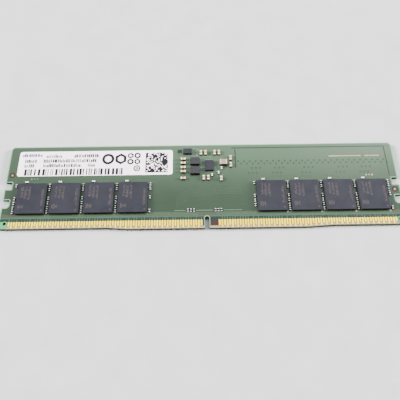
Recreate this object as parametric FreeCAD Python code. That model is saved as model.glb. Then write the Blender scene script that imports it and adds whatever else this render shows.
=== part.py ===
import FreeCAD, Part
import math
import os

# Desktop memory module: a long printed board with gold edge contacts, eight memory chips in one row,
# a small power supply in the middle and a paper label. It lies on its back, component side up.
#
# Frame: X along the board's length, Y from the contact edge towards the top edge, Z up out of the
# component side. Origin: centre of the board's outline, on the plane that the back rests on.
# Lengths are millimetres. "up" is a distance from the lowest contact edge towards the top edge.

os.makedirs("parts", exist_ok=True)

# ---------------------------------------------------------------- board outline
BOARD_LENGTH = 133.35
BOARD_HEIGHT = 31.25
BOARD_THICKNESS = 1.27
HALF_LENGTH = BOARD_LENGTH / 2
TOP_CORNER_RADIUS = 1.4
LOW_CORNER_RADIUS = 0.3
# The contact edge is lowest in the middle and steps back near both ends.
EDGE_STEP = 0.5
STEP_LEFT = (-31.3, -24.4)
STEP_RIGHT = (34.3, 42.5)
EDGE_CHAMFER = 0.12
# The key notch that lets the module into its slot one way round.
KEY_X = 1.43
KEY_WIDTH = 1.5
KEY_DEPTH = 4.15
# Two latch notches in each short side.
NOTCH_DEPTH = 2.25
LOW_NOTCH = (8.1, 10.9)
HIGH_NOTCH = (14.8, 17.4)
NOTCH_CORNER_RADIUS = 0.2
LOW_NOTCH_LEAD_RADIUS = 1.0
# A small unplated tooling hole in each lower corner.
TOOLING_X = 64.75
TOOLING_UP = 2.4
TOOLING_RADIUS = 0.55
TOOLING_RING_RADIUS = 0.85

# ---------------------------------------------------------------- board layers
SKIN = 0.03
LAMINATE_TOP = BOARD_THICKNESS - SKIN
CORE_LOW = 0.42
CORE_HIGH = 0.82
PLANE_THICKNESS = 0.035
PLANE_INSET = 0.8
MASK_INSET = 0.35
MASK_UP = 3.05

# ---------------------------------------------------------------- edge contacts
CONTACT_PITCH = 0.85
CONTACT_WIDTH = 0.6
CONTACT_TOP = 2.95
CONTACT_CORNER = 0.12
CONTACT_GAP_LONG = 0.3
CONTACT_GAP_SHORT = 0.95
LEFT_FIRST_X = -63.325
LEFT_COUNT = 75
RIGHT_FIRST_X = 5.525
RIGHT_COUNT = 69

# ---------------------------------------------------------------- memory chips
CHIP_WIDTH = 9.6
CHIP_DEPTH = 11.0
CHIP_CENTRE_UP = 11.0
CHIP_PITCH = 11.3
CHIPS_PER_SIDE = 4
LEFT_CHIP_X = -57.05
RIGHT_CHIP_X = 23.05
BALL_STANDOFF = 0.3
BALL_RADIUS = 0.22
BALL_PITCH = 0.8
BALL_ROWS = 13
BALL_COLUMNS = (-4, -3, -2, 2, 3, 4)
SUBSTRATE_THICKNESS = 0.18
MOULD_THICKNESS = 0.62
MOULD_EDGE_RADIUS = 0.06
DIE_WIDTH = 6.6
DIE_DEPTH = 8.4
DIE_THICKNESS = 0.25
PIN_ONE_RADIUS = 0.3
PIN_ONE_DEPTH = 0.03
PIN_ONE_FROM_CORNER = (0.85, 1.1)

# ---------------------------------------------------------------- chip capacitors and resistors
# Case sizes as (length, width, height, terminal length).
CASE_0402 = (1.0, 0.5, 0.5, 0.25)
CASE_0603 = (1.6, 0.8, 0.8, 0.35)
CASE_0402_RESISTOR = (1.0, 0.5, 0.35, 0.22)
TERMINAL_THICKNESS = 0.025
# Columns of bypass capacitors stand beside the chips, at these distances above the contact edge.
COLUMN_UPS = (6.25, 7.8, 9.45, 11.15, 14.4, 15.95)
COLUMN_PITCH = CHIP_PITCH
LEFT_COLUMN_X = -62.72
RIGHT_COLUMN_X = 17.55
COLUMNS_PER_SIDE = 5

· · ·

*Your objective:* Your output must be the lines of the material above, from the first through the line that contains "MASK_UP = 3.05", copied exactly. Include both endpoints and nothing else.

*Final result:*
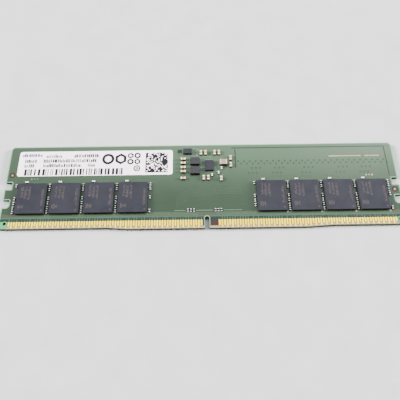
Recreate this object as parametric FreeCAD Python code. That model is saved as model.glb. Then write the Blender scene script that imports it and adds whatever else this render shows.
=== part.py ===
import FreeCAD, Part
import math
import os

# Desktop memory module: a long printed board with gold edge contacts, eight memory chips in one row,
# a small power supply in the middle and a paper label. It lies on its back, component side up.
#
# Frame: X along the board's length, Y from the contact edge towards the top edge, Z up out of the
# component side. Origin: centre of the board's outline, on the plane that the back rests on.
# Lengths are millimetres. "up" is a distance from the lowest contact edge towards the top edge.

os.makedirs("parts", exist_ok=True)

# ---------------------------------------------------------------- board outline
BOARD_LENGTH = 133.35
BOARD_HEIGHT = 31.25
BOARD_THICKNESS = 1.27
HALF_LENGTH = BOARD_LENGTH / 2
TOP_CORNER_RADIUS = 1.4
LOW_CORNER_RADIUS = 0.3
# The contact edge is lowest in the middle and steps back near both ends.
EDGE_STEP = 0.5
STEP_LEFT = (-31.3, -24.4)
STEP_RIGHT = (34.3, 42.5)
EDGE_CHAMFER = 0.12
# The key notch that lets the module into its slot one way round.
KEY_X = 1.43
KEY_WIDTH = 1.5
KEY_DEPTH = 4.15
# Two latch notches in each short side.
NOTCH_DEPTH = 2.25
LOW_NOTCH = (8.1, 10.9)
HIGH_NOTCH = (14.8, 17.4)
NOTCH_CORNER_RADIUS = 0.2
LOW_NOTCH_LEAD_RADIUS = 1.0
# A small unplated tooling hole in each lower corner.
TOOLING_X = 64.75
TOOLING_UP = 2.4
TOOLING_RADIUS = 0.55
TOOLING_RING_RADIUS = 0.85

# ---------------------------------------------------------------- board layers
SKIN = 0.03
LAMINATE_TOP = BOARD_THICKNESS - SKIN
CORE_LOW = 0.42
CORE_HIGH = 0.82
PLANE_THICKNESS = 0.035
PLANE_INSET = 0.8
MASK_INSET = 0.35
MASK_UP = 3.05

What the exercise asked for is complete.